Actually, your version is correct and Wikipedia's is wrong! (Except that it has a tiny disclaimer at the bottom.)
If $\mathrm{P}=\mathrm{NP}$, Wikipedia claims that every problem in $\mathrm{P}$ is $\mathrm{NP}$-complete. However, this is not true: in fact, every problem in $\mathrm{P}$ would be $\mathrm{NP}$-complete, except for the trivial languages $\emptyset$ and $\Sigma^*$.

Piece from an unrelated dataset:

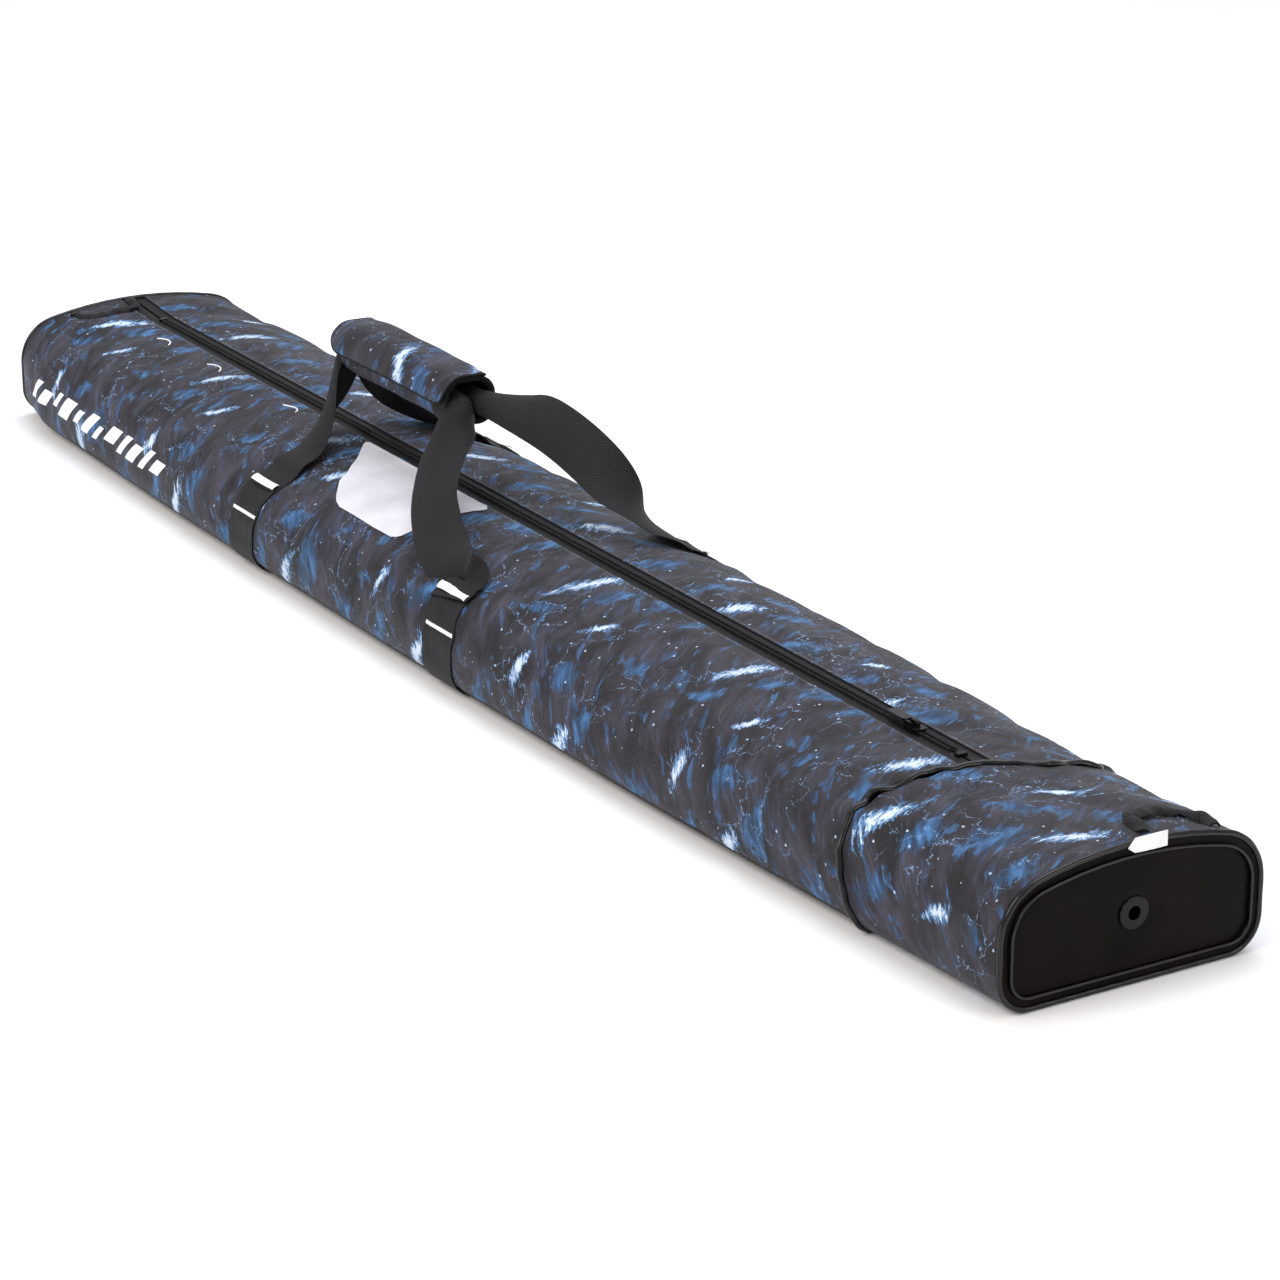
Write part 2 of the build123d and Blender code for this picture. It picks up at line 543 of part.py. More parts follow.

You can't many-one reduce any nonempty language $L$ to $\emptyset$, because a many-one reduction must map "yes" instances of $L$ to "yes" instances of $\emptyset$, but $\emptyset$ has no "yes" instances. Similarly, you can't reduce to $\Sigma^*$ because there's nothing to map the "no" instances to. However, if $\mathrm{P}=\mathrm{NP}$, then every other language in $\mathrm{P}$ is $\mathrm{NP}$-complete, since you can solve the language in the reduction.
So, just to make it explicit:
- your diagram is correct;
- Wikipedia's isn't (unless you read the tiny disclaimer);
- the area you've labelled "$\mathrm{P}$, $\mathrm{NP}$" contains the two languages $\emptyset$ and $\Sigma^*$, and nothing else;
- the area you've labelled "$\mathrm{P}$, $\mathrm{NP}$-complete" contains every other language in $\mathrm{P}$ and nothing else.